# Data shown
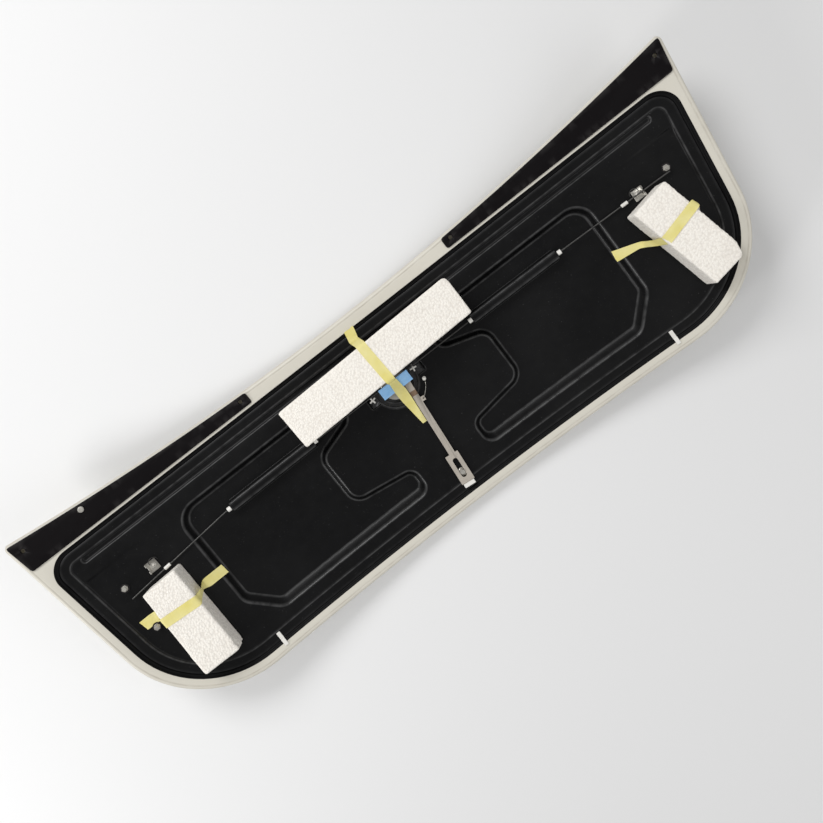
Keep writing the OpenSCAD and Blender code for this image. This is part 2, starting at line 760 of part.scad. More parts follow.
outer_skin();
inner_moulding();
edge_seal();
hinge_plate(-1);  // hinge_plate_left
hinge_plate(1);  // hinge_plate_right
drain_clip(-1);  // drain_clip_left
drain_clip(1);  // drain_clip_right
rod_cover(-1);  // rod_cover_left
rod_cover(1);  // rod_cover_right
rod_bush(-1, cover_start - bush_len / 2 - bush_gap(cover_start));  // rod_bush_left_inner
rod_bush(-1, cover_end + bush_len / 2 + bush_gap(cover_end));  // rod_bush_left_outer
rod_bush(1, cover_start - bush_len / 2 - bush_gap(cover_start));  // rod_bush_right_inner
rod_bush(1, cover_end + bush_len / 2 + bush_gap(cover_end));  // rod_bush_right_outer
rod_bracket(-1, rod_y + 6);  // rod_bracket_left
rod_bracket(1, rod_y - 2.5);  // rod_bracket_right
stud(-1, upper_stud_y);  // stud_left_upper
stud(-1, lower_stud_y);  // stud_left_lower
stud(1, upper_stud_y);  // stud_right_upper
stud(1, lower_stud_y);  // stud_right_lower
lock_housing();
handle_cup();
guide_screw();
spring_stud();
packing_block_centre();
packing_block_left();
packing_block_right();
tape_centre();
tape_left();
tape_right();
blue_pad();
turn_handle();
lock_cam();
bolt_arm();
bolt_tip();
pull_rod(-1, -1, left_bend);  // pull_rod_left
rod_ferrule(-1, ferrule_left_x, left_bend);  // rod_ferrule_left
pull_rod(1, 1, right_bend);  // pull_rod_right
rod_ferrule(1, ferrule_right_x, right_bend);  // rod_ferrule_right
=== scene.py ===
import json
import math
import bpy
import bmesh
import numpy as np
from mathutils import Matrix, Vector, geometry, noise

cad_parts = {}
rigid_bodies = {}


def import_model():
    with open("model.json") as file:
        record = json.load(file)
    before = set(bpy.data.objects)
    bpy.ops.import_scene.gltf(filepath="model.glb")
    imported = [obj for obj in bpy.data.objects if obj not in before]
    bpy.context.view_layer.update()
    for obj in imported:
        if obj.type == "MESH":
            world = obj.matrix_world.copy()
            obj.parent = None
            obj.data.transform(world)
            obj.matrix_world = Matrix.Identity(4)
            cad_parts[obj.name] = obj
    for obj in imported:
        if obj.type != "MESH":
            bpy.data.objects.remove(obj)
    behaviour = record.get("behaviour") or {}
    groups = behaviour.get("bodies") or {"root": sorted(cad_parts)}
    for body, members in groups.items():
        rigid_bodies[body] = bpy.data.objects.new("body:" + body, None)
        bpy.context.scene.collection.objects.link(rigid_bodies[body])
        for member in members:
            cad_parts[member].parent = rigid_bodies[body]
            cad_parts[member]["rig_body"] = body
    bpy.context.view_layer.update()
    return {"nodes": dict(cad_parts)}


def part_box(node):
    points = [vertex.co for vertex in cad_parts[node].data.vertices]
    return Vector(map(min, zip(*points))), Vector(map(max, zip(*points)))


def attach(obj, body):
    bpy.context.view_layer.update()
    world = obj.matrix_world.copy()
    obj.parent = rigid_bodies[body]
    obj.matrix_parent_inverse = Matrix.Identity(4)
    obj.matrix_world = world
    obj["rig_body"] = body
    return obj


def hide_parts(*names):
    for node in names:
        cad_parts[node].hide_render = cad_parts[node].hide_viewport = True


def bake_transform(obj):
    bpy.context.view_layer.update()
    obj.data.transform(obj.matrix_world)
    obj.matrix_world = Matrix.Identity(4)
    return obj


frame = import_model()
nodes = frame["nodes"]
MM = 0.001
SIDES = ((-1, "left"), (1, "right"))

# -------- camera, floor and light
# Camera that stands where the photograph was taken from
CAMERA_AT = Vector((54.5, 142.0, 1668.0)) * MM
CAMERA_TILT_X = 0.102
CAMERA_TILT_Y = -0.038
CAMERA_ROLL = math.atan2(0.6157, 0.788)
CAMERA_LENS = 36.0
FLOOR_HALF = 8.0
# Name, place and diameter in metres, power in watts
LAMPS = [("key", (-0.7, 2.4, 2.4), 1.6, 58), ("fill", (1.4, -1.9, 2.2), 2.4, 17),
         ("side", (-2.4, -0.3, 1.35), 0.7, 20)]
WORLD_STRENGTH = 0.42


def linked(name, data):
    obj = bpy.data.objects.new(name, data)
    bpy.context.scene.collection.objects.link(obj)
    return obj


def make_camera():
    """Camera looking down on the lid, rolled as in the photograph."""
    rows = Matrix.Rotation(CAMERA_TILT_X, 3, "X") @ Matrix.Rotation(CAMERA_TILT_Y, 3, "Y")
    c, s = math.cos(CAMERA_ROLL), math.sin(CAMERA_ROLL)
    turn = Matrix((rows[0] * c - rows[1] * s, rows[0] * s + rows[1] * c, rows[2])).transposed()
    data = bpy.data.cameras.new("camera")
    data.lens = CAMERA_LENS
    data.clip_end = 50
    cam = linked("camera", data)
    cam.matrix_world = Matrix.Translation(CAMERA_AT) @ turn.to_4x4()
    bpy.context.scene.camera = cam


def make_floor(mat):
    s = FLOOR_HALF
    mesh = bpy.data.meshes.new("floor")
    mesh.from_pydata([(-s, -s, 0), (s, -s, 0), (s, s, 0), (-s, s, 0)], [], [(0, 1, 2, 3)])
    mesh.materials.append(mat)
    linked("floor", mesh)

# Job
Repeat these lines exactly and nothing more: the one containing "tape_centre();", the one containing "zip(*points))), Vector(map(max, zip(*points)))", and all the lines between.

# Completed task
tape_centre();
tape_left();
tape_right();
blue_pad();
turn_handle();
lock_cam();
bolt_arm();
bolt_tip();
pull_rod(-1, -1, left_bend);  // pull_rod_left
rod_ferrule(-1, ferrule_left_x, left_bend);  // rod_ferrule_left
pull_rod(1, 1, right_bend);  // pull_rod_right
rod_ferrule(1, ferrule_right_x, right_bend);  // rod_ferrule_right
=== scene.py ===
import json
import math
import bpy
import bmesh
import numpy as np
from mathutils import Matrix, Vector, geometry, noise

cad_parts = {}
rigid_bodies = {}


def import_model():
    with open("model.json") as file:
        record = json.load(file)
    before = set(bpy.data.objects)
    bpy.ops.import_scene.gltf(filepath="model.glb")
    imported = [obj for obj in bpy.data.objects if obj not in before]
    bpy.context.view_layer.update()
    for obj in imported:
        if obj.type == "MESH":
            world = obj.matrix_world.copy()
            obj.parent = None
            obj.data.transform(world)
            obj.matrix_world = Matrix.Identity(4)
            cad_parts[obj.name] = obj
    for obj in imported:
        if obj.type != "MESH":
            bpy.data.objects.remove(obj)
    behaviour = record.get("behaviour") or {}
    groups = behaviour.get("bodies") or {"root": sorted(cad_parts)}
    for body, members in groups.items():
        rigid_bodies[body] = bpy.data.objects.new("body:" + body, None)
        bpy.context.scene.collection.objects.link(rigid_bodies[body])
        for member in members:
            cad_parts[member].parent = rigid_bodies[body]
            cad_parts[member]["rig_body"] = body
    bpy.context.view_layer.update()
    return {"nodes": dict(cad_parts)}


def part_box(node):
    points = [vertex.co for vertex in cad_parts[node].data.vertices]
    return Vector(map(min, zip(*points))), Vector(map(max, zip(*points)))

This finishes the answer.